Felicia and Cory Konold Today: The Siblings Are Awaiting Capital Riot Trial

Although Arizona siblings Felicia and Cory Konold claim they were just on a road trip when they ended up being part of the January 6, 2021, Capitol riot, reports indicate they were prepared for it. That’s because they had camouflage uniforms, eye protection, helmets, tactical vests, and radio equipment, along with bright orange tape affixed to their tactical gear to easily identify one another. However, as per the latter’s narrative in HBO’s ‘The Insurrectionist Next Door,’ this was a last-minute decision he’d made to ensure there was an extra layer of protection on his best friend/sister.

Cory said, “My sister wanted to go on a road trip, and I at first didn’t want to, but then rethinking about it, I was like, ‘Alright, that sounds like a good deal — keep my sister safe, have a fun road trip.’We ended up being in DC on the same day and seeing that there was a protest, we were like, ‘Well, we’ve never been to one.’ I’d heard about all these Black Lives Matter and other rallies [getting] kind of violent, so you know, it was a little bit of forethought on my end. [I] was at least like, I wanted to be able to be a protector and get [my elder sister] out of any situation” if a quick need arose.

Yet it soon came to light Felicia had already been in contact with a Kansas City chapter of the far-right, neo-fascist militant group Proud Boys as a possible recruit they’d partly organized this attack. Then there’s the fact she’d also uploaded a video on her Snapchat account clearly stating, “I never could have imagined having this much of an influence on the events that unfolded today. We did it.” So, with this as well as hours of other footage from the fateful day, the FBI ascertained this sibling duo was at the forefront of rioters as they overwhelmed police and forced their way into the Capitol.

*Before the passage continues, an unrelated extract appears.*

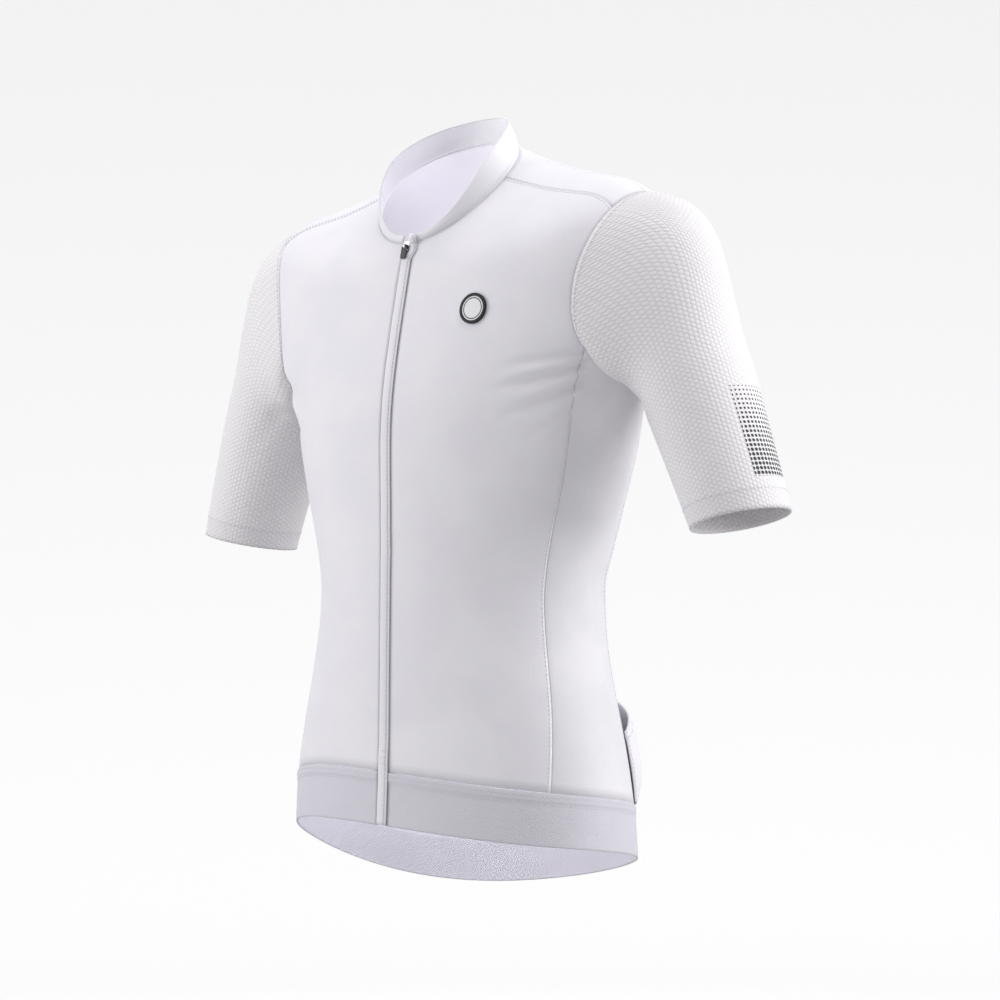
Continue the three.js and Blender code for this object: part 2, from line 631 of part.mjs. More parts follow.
/** A solid to join, from a closed geometry. */
function toSolid(geometry) {
  const bare = new THREE.BufferGeometry().setAttribute("position", geometry.getAttribute("position"));
  bare.setIndex(geometry.getIndex());
  const merged = mergeVertices(bare, 1e-4);
  return new wasm.Manifold(
    new wasm.Mesh({
      numProp: 3,
      vertProperties: new Float32Array(merged.getAttribute("position").array),
      triVerts: new Uint32Array(merged.getIndex().array),
    }),
  );
}

/** Two closed geometries joined into one. */
function joined(first, second) {
  const { vertProperties, triVerts } = toSolid(first).add(toSolid(second)).getMesh();
  const geometry = new THREE.BufferGeometry();
  geometry.setAttribute("position", new THREE.BufferAttribute(vertProperties, 3));
  geometry.setIndex(new THREE.BufferAttribute(triVerts, 1));
  return geometry;
}

/** A rectangle with rounded corners, between two heights and centred across. */
function roundedRectangle(width, bottom, top, round) {
  const half = width / 2;
  const shape = new THREE.Shape();
  shape.moveTo(-half + round, bottom);
  shape.lineTo(half - round, bottom);
  shape.absarc(half - round, bottom + round, round, -Math.PI / 2, 0);
  shape.lineTo(half, top - round);
  shape.absarc(half - round, top - round, round, 0, Math.PI / 2);
  shape.lineTo(-half + round, top);
  shape.absarc(-half + round, top - round, round, Math.PI / 2, Math.PI);
  shape.lineTo(-half, bottom + round);
  shape.absarc(-half + round, bottom + round, round, Math.PI, 1.5 * Math.PI);
  return shape;
}

/** A flat plate with its back at some distance in front of the pull tab's pin. */
function plate(shape, back, thickness) {
  const geometry = new THREE.ExtrudeGeometry(shape, { depth: thickness, bevelEnabled: false, curveSegments: 4 });
  return geometry.translate(0, 0, back);
}

// Zip head. Its group's x runs across, y up along the zip and z out of the body, from the pull tab's pin.
const pinOut = SLIDER.out + SLIDER.thickness + ARCH.hinge;
const zipHead = new THREE.Group();
const middleOf = (level) => torsoPoint(-Math.PI / 2, level);
const upwards = middleOf(SLIDER.level + 1).sub(middleOf(SLIDER.level - 1)).normalize();
const across = new THREE.Vector3(1, 0, 0);
const outwards = new THREE.Vector3().crossVectors(across, upwards);
zipHead.quaternion.setFromRotationMatrix(new THREE.Matrix4().makeBasis(across, upwards, outwards));
zipHead.position.copy(middleOf(SLIDER.level)).addScaledVector(outwards, pinOut);
jersey.add(zipHead);

const sliderPlate = plate(
  roundedRectangle(SLIDER.width, -SLIDER.height / 2, SLIDER.height / 2, SLIDER.round),
  -ARCH.hinge - SLIDER.thickness,
  SLIDER.thickness,
);
const archSide = new THREE.Shape();
archSide.moveTo(-ARCH.radius, -ARCH.hinge - SLIDER.thickness / 2);
archSide.lineTo(ARCH.radius, -ARCH.hinge - SLIDER.thickness / 2);
archSide.lineTo(ARCH.radius, 0);
archSide.absarc(0, 0, ARCH.radius, 0, Math.PI);
archSide.holes.push(new THREE.Path().absarc(0, 0, ARCH.hole, 0, 2 * Math.PI, true));
const arch = new THREE.ExtrudeGeometry(archSide, { depth: ARCH.width, bevelEnabled: false, curveSegments: 8 });
arch.translate(0, 0, -ARCH.width / 2);
arch.applyMatrix4(
  new THREE.Matrix4().makeBasis(
    new THREE.Vector3(0, 1, 0),
    new THREE.Vector3(0, 0, 1),
    new THREE.Vector3(1, 0, 0),
  ),
);
addPiece("slider", joined(sliderPlate, arch), finish.metal, zipHead);

const pullShape = new THREE.Shape();
pullShape.moveTo(-PULL.width / 2, PULL.arm);
pullShape.lineTo(-PULL.width / 2, PULL.round - PULL.length);
pullShape.absarc(PULL.round - PULL.width / 2, PULL.round - PULL.length, PULL.round, Math.PI, 1.5 * Math.PI);
pullShape.lineTo(PULL.width / 2 - PULL.round, -PULL.length);
pullShape.absarc(PULL.width / 2 - PULL.round, PULL.round - PULL.length, PULL.round, 1.5 * Math.PI, 2 * Math.PI);
pullShape.lineTo(PULL.width / 2, PULL.arm);
pullShape.lineTo(PULL.slot / 2, PULL.arm);
pullShape.lineTo(PULL.slot / 2, -PULL.slotLength);
pullShape.lineTo(-PULL.slot / 2, -PULL.slotLength);
pullShape.lineTo(-PULL.slot / 2, PULL.arm);
const pin = new THREE.CylinderGeometry(PULL.pin, PULL.pin, (PULL.width + PULL.slot) / 2, 16).rotateZ(Math.PI / 2);
addPiece("pull_tab", joined(plate(pullShape, -PULL.thickness / 2, PULL.thickness), pin), finish.pull, zipHead);

// Badge: a round plate that follows the chest, with a raised rim
const badgeMiddle = torsoPoint(BADGE.angle, BADGE.level);
const alongAngle = torsoPoint(BADGE.angle + 0.01, BADGE.level).sub(badgeMiddle).divideScalar(0.01);
const alongLevel = torsoPoint(BADGE.angle, BADGE.level + 1).sub(badgeMiddle);
const chestOut = new THREE.Vector3().crossVectors(alongAngle, alongLevel).normalize();
const chestAcross = alongAngle.clone().normalize();
const chestUp = new THREE.Vector3().crossVectors(chestOut, chestAcross);

/** The point of the chest at a distance across and up from the middle of the badge. */
function chestPoint(x, y) {
  let [angle, level] = [BADGE.angle, BADGE.level];
  for (let round = 0; round < 6; round++) {
    const reached = torsoPoint(angle, level).sub(badgeMiddle);
    angle += (x - reached.dot(chestAcross)) / alongAngle.length();
    level += (y - reached.dot(chestUp)) / alongLevel.dot(chestUp);
  }
  return torsoPoint(angle, level);
}

const badgeRise = new Map();
const badge = makeGrid(BADGE.cells, BADGE.cells, (column, row) => {
  const [u, v] = [(2 * column) / BADGE.cells - 1, (2 * row) / BADGE.cells - 1];
  const x = u * Math.sqrt(1 - (v * v) / 2);
  const y = v * Math.sqrt(1 - (u * u) / 2);
  const rim = smoothstep(Math.hypot(x, y), BADGE.rimFrom - 0.1, BADGE.rimFrom);
  badgeRise.set(points.length, lerp(BADGE.middle, BADGE.rim, rim));
  return chestPoint(x * BADGE.radius, y * BADGE.radius);
});
addPiece(
  "chest_badge",
  clothWall(quadsBetween(badge, [0, BADGE.cells], [0, BADGE.cells]), {
    out: (number) => LIFT + badgeRise.get(number),
    thickness: (number) => badgeRise.get(number),
    inset: 0,
  }),
  finish.badge,
);

export default jersey;
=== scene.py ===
"""Looks of a short-sleeved cycling jersey, filled out as if worn.

The cloth is built from the same two-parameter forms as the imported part, on finer grids. Lengths in the
forms are millimetres, and they become metres when a piece is made. +Z is up, the front faces -Y and the
wearer's left side is +X.
"""

import json
import logging
import math
from dataclasses import dataclass, field
from enum import Enum
from typing import Callable, Optional, Sequence, Union

import bpy
import numpy as np
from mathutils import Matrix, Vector

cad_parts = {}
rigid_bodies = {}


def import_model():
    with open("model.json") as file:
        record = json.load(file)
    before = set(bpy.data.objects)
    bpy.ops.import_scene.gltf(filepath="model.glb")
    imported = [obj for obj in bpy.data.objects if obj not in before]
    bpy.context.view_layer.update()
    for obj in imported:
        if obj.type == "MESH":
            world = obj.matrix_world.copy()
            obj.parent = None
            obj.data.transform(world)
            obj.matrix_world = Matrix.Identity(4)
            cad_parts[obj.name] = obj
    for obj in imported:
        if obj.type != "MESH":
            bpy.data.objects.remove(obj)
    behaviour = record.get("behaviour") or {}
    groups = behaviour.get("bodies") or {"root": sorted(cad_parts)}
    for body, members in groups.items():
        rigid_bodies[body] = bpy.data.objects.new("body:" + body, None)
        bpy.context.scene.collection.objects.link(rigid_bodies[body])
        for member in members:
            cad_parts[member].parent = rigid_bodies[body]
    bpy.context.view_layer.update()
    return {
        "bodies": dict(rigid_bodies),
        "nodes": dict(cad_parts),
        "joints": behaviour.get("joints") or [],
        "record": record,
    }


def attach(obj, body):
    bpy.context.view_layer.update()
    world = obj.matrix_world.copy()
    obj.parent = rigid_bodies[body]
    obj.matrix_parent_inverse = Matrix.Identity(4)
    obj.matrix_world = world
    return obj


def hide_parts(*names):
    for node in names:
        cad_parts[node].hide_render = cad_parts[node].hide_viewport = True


LOG = logging.getLogger("jersey")
MM = 0.001
DEGREE = math.pi / 180

WALL = 1.2
SEAM_INSET = 0.12
BAND_TOP = 49.0
NECK_LEVEL = 712.0
FINE = 6
TURNS = np.arange(6)[:, None] * math.pi / 3
HEXAGON = (np.cos(TURNS), np.sin(TURNS))


class Held(Enum):
    """How a sheet of cloth is held."""

    STRETCHED = "stretched"
    GATHERED = "gathered"


class Side(Enum):
    """A side of the wearer, as the sign of its x."""

    LEFT = 1
    RIGHT = -1


# Forms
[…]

Where Are Felicia and Cory Konold Now?

It was on February 11, 2021, that Felicia and Cory were both arrested from near their respective Arizona homes, only to be formally indicted on five different counts each nearly 15 days later. They are charged with civil disorder while aiding/abetting, conspiracy, disorderly conduct on Capitol grounds, knowingly entering or remaining in a restricted area without authority, and obstruction of an official proceeding. This duo actually pleaded not guilty during their arraignment on March 23, and they’ve since been stuck in their home state awaiting trial — their February 18 bail release specified they can’t leave.

Since then, though, Felicia and Cory’s attorney has indicated the siblings are dealing with quite a few “vulnerabilities” that “played a role in their presence… and their actions” in Washington on January 6. These range from childhood issues to physical injuries, especially with the former’s “near-death automobile accident in 2020 from which she is still recovering,” as it’d resulted in substantial brain trauma. “That comes on the heels of approximately 16 concussions over the course of her young life breaking horses,” the lawyer later added. “…These aren’t bad people, they don’t have prior criminal history.”

Parkour enthusiast Cory, now in his late 20s, actually touched upon these personal “vulnerabilities” in the HBO documentary too, declaring, “I could presume at some level [I knew what we were doing that day] was wrong, but I didn’t quite understand the extent of it. I am not the brightest; I was in special education in school growing up. I grew up on eating bagel bites, pizza roles, and hot pockets. I come from a very broken family.

As for the Proud Boys connection, Felicia asserts she’d only come across members on that fateful day just for them to help her and Cory navigate the area in such a manner that they felt safe. This proud mother of two then added, “I’d heard of them in passing [before January 6], but I didn’t know what the group was, what it was made out of. I didn’t know their mission. I just thought it was a guy group.” Coming to the tactical gear; well, her narrative is different as she insists she already owned it and had brought it along because she knew Washington was going to be a stop.

In fact, with Cory openly admitting he had voted for President Joe Biden in the 2020 elections and does not believe there was any voter fraud, the original production does make it seem like he just got dragged along in a mess while trying to protect his elder sister. Nevertheless, if convicted in the court of federal law, both Felicia and him face up to around three decades behind bars, which would be especially detrimental to her as she’s a nearly 30-year-old Emergency Veterinary Technician as well as a proud mother of two.